→ EXERCISE BRIEF:
Take the material and output all of it exactly.

→ SOURCE DATA:
start
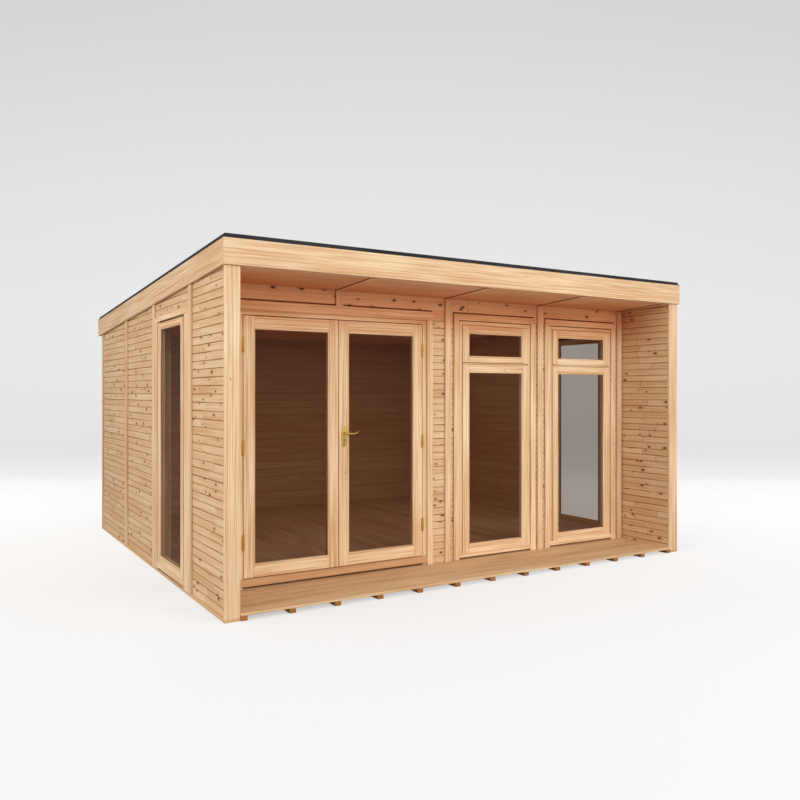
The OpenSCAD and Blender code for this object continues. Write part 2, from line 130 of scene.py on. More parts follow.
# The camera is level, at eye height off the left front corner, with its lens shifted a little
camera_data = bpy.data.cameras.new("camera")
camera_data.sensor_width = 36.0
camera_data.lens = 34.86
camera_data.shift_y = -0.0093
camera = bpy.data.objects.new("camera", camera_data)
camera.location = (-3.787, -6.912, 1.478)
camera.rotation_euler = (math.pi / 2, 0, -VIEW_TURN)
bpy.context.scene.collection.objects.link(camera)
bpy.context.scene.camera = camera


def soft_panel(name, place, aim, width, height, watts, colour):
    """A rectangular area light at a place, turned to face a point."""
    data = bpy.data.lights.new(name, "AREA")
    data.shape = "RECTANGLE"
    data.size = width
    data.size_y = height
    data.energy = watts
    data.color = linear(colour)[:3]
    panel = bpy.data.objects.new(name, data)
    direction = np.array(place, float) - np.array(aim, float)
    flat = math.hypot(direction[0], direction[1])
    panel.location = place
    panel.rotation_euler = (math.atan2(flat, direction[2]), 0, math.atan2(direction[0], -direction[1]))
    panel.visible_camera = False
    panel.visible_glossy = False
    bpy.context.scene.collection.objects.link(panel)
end
→ ANSWER FOR THE TASK:
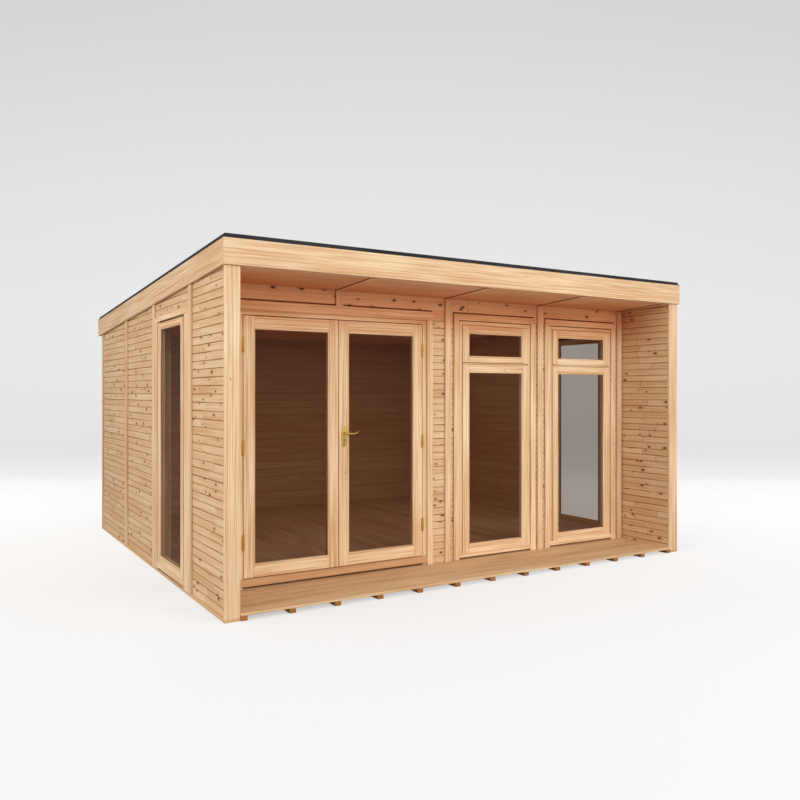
The OpenSCAD and Blender code for this object continues. Write part 2, from line 130 of scene.py on. More parts follow.
# The camera is level, at eye height off the left front corner, with its lens shifted a little
camera_data = bpy.data.cameras.new("camera")
camera_data.sensor_width = 36.0
camera_data.lens = 34.86
camera_data.shift_y = -0.0093
camera = bpy.data.objects.new("camera", camera_data)
camera.location = (-3.787, -6.912, 1.478)
camera.rotation_euler = (math.pi / 2, 0, -VIEW_TURN)
bpy.context.scene.collection.objects.link(camera)
bpy.context.scene.camera = camera


def soft_panel(name, place, aim, width, height, watts, colour):
    """A rectangular area light at a place, turned to face a point."""
    data = bpy.data.lights.new(name, "AREA")
    data.shape = "RECTANGLE"
    data.size = width
    data.size_y = height
    data.energy = watts
    data.color = linear(colour)[:3]
    panel = bpy.data.objects.new(name, data)
    direction = np.array(place, float) - np.array(aim, float)
    flat = math.hypot(direction[0], direction[1])
    panel.location = place
    panel.rotation_euler = (math.atan2(flat, direction[2]), 0, math.atan2(direction[0], -direction[1]))
    panel.visible_camera = False
    panel.visible_glossy = False
    bpy.context.scene.collection.objects.link(panel)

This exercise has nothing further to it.